Extracts the edges of a color image without converting it to grayscale.
Changes in color are detected even when the grayscale color of two pixels are the same. The edge strength is typically greater or equal to the magnitude obtained by simply filtering a grayscale image.
Optionally, the edge orientation can also be returned.
The image generated by the example code (presented here as the screenshot) shows two edge types:
White - edges found by both methods.
Red - edges found only by the color method.
This clearly shows that a significant amount of information is lost by the standard method, but it is recovered with the gradient method.
figure, im = imread('peppers.png'); imshow(im)
%get color edges and normalize magnitude
C = coloredges(im);
C = C / max(C(:));
%get grayscale edges and normalize magnitude
G_image = single(rgb2gray(im)) / 255;
G = sqrt(imfilter(G_image, fspecial('sobel')').^2 + imfilter(G_image, fspecial('sobel')).^2);
G = G / max(G(:));
figure, imshow(uint8(255 * cat(3, C, G, G)))
The RGB color of each pixel is treated as a 3D vector, and the strength of the edge is the magnitude of the maximum gradient. This also works if the image is in any other (3-dimensional) color space. Direct formulas for the jacobian eigenvalues were used, so this function is vectorized and yields good results without sacrificing performance.
R = edge(im(:,:,1));
G = edge(im(:,:,2));
R_image = single((im(:,:,1))/255);
Ri=sqrt(imfilter(R_image, fspecial('sobel')').^2 + imfilter(R_image, fspecial('sobel')).^2);
G_image = single((im(:,:,2))/255);
Gi= sqrt(imfilter(G_image, fspecial('sobel')').^2 + imfilter(G_image, fspecial('sobel')).^2);
B_image = single((im(:,:,3))/255);
Bi= sqrt(imfilter(B_image, fspecial('sobel')').^2 + imfilter(B_image, fspecial('sobel')).^2);
figure, imshow(uint8(255 * cat(3, R, G, B)));
when i converts the given colour image to hsv image and performs this matlab code on hsv image, no edge information is getting... what is the reason??
please give the information regarding
'color image edge detection using split gaussian function'
Anyway, this is an interesting topic but I haven't studied it extensively, so if at times I seem out of touch I apologize :)
I didn't implement Simmoncelli's, but it's not surprising that the 5-point stencil is worse.
The estimation window is thin (5x1 or 1x5); it was really made for one-dimensional cases. It will be highly dependent on the direction of the axes, which makes it noisy.
(I assume you're not talking about the other 5-point stencil, which computes the Laplacian, not a directional derivative.)
The idea behind the Sobel and Prewitt filters is to take a simple difference estimator and blur it in 2 dimensions (ie, low-pass filter). The blurring is mostly isotropic, unlike 5-point stencil that gives high preference to one dimension/axis (x or y).
Following that line of reasoning, I tried convolution of a difference operator and a gaussian; it has good results and you can vary the sigma. Here's the code (also sobel and 5-point, commented out).

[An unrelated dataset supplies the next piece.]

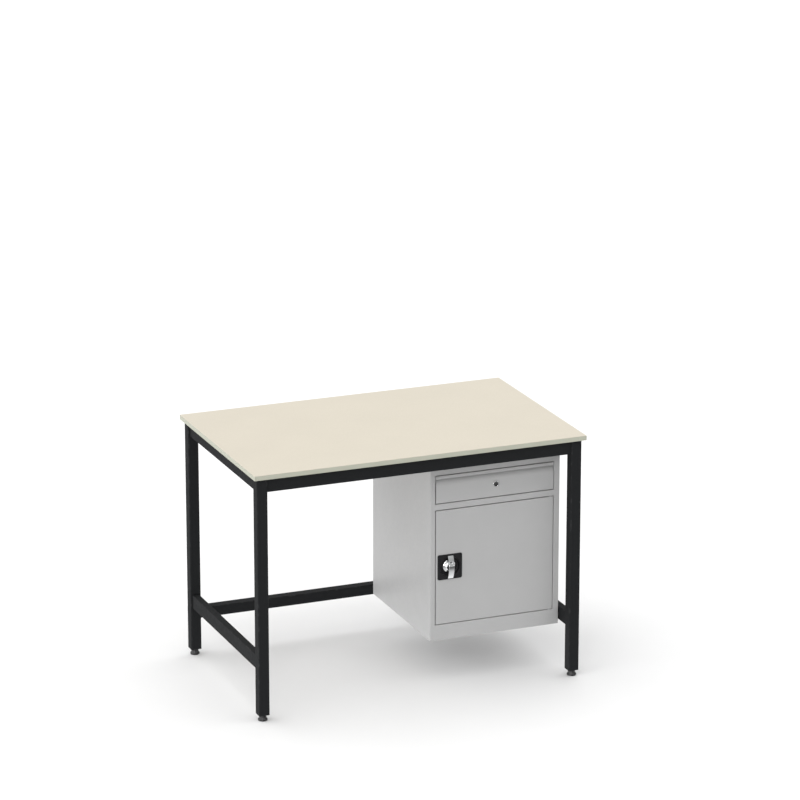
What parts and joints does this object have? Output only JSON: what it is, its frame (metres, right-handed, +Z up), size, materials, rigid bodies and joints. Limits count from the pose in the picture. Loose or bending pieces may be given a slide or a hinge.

% yfilter = fspecial('sobel');
% yfilter = [-1, 8, -8, 1]' / 12;
sigma = 0.5;
yfilter = imfilter(fspecial('gaussian', ceil(sigma * 6), sigma), [1; 0; -1]);
Hey Joao ,
Well, you are right at some point but in Sobel-like edges you are considering only 3x3 neighborhoods, while more advanced derivatives such as Simoncelli or 5 point stencil use a larger neighborhood and they are proved to be more robust against noise.
Actually my questions was whether you evaluated any other derivatives or not. Thanks for the response. I would appreciate if you could try others and give a feedback. I happened to realize that the algorithm only works with Sobel-like derivatives.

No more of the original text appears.